> _WHAT THE TASK REQUIRES_
Repeat exactly the lines from the one containing "const sandwich = new THREE.Group();" through the one containing "bpy.context.scene.collection.objects.link(empty)", both lines included, please, without any other lines.

> _DATA SHOWN_
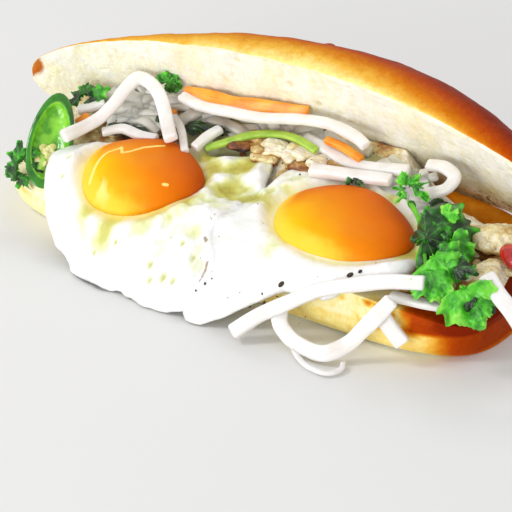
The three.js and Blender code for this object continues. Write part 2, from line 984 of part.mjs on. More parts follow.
const sandwich = new THREE.Group();
const placed = [];
for (const piece of PIECES) {
  let solid = piece.shape(0);
  for (const clearance of placed)
    if (boxesMeet(clearance.boundingBox(), solid.boundingBox())) solid = solid.subtract(clearance);
  sandwich.add(meshOf(piece, largestBody(solid)));
  placed.push(piece.shape(GAP));
}

export default sandwich;
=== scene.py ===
# Open banh mi with fried eggs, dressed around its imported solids. Lengths in the formulas are
# millimetres; every mesh is scaled to metres once, as it is made.
import math

import bpy
import numpy as np
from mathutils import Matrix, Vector


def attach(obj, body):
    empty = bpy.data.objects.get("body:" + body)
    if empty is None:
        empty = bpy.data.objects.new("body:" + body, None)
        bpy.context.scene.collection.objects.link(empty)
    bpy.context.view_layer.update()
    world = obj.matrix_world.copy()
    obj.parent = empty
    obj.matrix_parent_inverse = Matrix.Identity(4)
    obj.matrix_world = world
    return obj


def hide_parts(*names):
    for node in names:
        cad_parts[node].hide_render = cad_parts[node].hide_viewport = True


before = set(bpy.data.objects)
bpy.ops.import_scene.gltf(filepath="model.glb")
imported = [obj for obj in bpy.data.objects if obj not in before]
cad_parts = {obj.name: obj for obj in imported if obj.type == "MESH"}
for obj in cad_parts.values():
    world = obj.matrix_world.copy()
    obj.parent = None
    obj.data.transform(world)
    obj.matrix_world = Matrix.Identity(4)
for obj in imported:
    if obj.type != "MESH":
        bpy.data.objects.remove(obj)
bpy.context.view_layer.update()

MM = 0.001

# Sizes shared with the solids

BASE = {"centre_x": 0.5, "half_length": 91.5, "half_width": 34.5, "plan_power": 4.2,
        "middle": 8.5, "below": 11, "above": 14, "power": 0.62, "cut": 17, "end_drop": 0.35}
LID = {"centre_x": 6, "length": 106, "right_length": 99, "half_face": 25.3, "power": 2.4, "crust_power": 2,
       "swell": 1}
# Polynomials along the lid: its tilt in degrees, the y and z of its face's middle, its crust's depth
LID_TILT = (60.8, -6.2)
LID_Y = (21.5, 8.6, -8.1)
LID_Z = (40.6, 1.3, -11.2, -1.2)
LID_CRUST = (21.5, 7.5, -11.5)
HINGE = {"from_x": -50, "to_x": 74, "y": 31.5, "z": 17, "radius": 5}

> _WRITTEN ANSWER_
const sandwich = new THREE.Group();
const placed = [];
for (const piece of PIECES) {
  let solid = piece.shape(0);
  for (const clearance of placed)
    if (boxesMeet(clearance.boundingBox(), solid.boundingBox())) solid = solid.subtract(clearance);
  sandwich.add(meshOf(piece, largestBody(solid)));
  placed.push(piece.shape(GAP));
}

export default sandwich;
=== scene.py ===
# Open banh mi with fried eggs, dressed around its imported solids. Lengths in the formulas are
# millimetres; every mesh is scaled to metres once, as it is made.
import math

import bpy
import numpy as np
from mathutils import Matrix, Vector


def attach(obj, body):
    empty = bpy.data.objects.get("body:" + body)
    if empty is None:
        empty = bpy.data.objects.new("body:" + body, None)
        bpy.context.scene.collection.objects.link(empty)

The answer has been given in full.